Stavolta non si ride. Vivaddio, se quando si è tentato (inutilmente) di farlo il risultato è stata la pochezza di To Rome With Love (2012). Semmai si sorride di gusto alle battute pronunciate dai caratteristi Bobby Cannavale e Louis C.K. Stavolta Woody Allen fa il serio e fa sul serio. Non è il nichilista bergmaniano di Interiors (1978) e tantomeno il tragico shakespeariano di Sogni e delitti (2007). Il suo 44° film (li avrò contati bene?) sancisce piuttosto il ritorno alle sue tematiche fondamentali: angoscia, infelicità, menzogna, tradimento. In tal senso, Blue Jasmine (“blue” significa “depressa”, ma si riferisce anche alla canzone Blue Moon, “colpevole” d’aver fatto incontrare la protagonista e il suo futuro, farabutto marito) può tranquillamente giocarsela con Settembre (’87), Un’altra donna (’88), Crimini e misfatti (’89), Alice (’90) e Match Point (2005). Jasmine (Cate Blanchett, premio Oscar più che meritato come migliore attrice protagonista), vola da New York a San Francisco per ridare un minimo di senso alla propria esistenza. Lei, che era stata una sofisticata donna modello Park Avenue sposata al facoltoso uomo d’affari Hal (Alec Baldwin), si ritrova uno zero assoluto (psichicamente e sul conto in banca) che ingurgita senza ritegno Xanax e vodka dopo essere transitata dalle stelle alle stalle. Il marito, infatti, se l’era spassata allegramente accumulando dollari a spese del governo e dei colleghi di lavoro; e per di più la cornificava da una vita. Jasmine, com’è giusto che sia, lo fa arrestare dall’FBI per poi raggiungere a San Francisco la sorella adottiva Ginger (Sally Hawkins), cassiera in un supermarket, condividendone il modesto appartamento e mal sopportando sia il fidanzato “perdente” Chili (Bobby Cannavale), sia l’ex marito Augie (Andrew Dice Clay).
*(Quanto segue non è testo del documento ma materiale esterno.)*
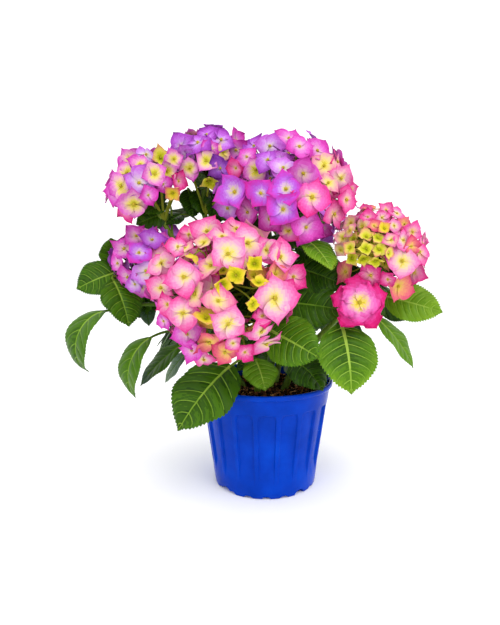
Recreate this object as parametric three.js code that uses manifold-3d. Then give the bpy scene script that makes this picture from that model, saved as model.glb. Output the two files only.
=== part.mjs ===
// A mophead hydrangea growing in a fluted plastic pot.
// Millimetres, +Z up. The origin is the middle of the pot's flat underside, and -Y is the plant's front.
// The pot and the compost are turned shapes, each stem is one tapering limb, each flower head is one uneven
// dome, each outlying leaf is a thin bent blade with its stalk, and the inner leaves are whorled masses.
import * as THREE from "three";
import { mergeVertices } from "three/addons/utils/BufferGeometryUtils.js";
import Module from "manifold-3d";

const wasm = await Module();
wasm.setup();

// ---------------------------------------------------------------- sizes
const GAP = 0.35; // clear space where two pieces meet
const POT = {
  height: 125,
  rim: 80, // outer radius of the rolled rim
  rimDrop: 5.5,
  top: 77, // wall radius under the rim
  foot: 60.3,
  wall: 2.6,
  floor: 3,
  flutes: 18,
  fluteTop: 101, // height where the flutes begin
  fluteEnd: 24, // and where they run out
  fluteDepth: 1.4,
  fluteArc: 15.5, // degrees
  notch: 2.6, // small arch in the foot under each flute
  drain: 6, // larger drainage arches
  drains: 4,
  drainTurn: -52,
};
const COMPOST = { level: 110, crown: 2.5 };
const STEM = { foot: 4.2, tip: 2.9, sides: 6, steps: 8 };
const PETIOLE = { half: 2.1, thick: 3 };
const BLADE = { thick: 2.2, fold: 0.16 };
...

Aggrappate con le unghie all’idea di una vita diversa che non riusciranno mai a raggiungere, le 2 sorelle si confrontano consigliandosi a vicenda: Ginger suggerisce a Jasmine di lanciarsi online come arredatrice d’interni; e nel frattempo, quest’ultima accetta suo malgrado un lavoro di receptionist in uno studio dentistico attirandosi addosso le plateali attenzioni del Dr. Flicker (Michael Stuhlbarg). Ginger, approvando il suggerimento della sorella a scegliere partner che si dimostrino finalmente giusti per lei, inizia invece a frequentare il tecnico del suono Al (Louis C.K.), ipoteticamente migliore di Chili. Jasmine, dal canto suo, intravede una possibilità di riscatto (e un ritorno nei ranghi altoborghesi) incontrando Dwight (Peter Sarsgaard), un diplomatico che s’invaghisce del suo fascino e del suo stile griffato (ormai fittizi, nel vano tentativo di resuscitare l’autostima), per poi fare rapidamente dietrofront. In tutto ciò, a spiccare sono le maiuscole interpretazioni delle protagoniste: la Blanchett, capace di vivisezionare con crisi di panico, timidi sorrisi, sguardi catatonici e occhi stracolmi di lacrime ogni attimo del proprio tracollo esistenziale (dopo una performance così, merita un posto fra le divine di Woody Allen: Diane Keaton, Gena Rowland, Meryl Streep e Dianne Wiest ); la Hawkins, che fa di Ginger una ragazza di periferia buona come il pane, ingenua frequentatrice di sfigati, epigona ideale della Mia Farrow di Broadway Danny Rose (’84) e della Mira Sorvino di La dea dell’amore (’95).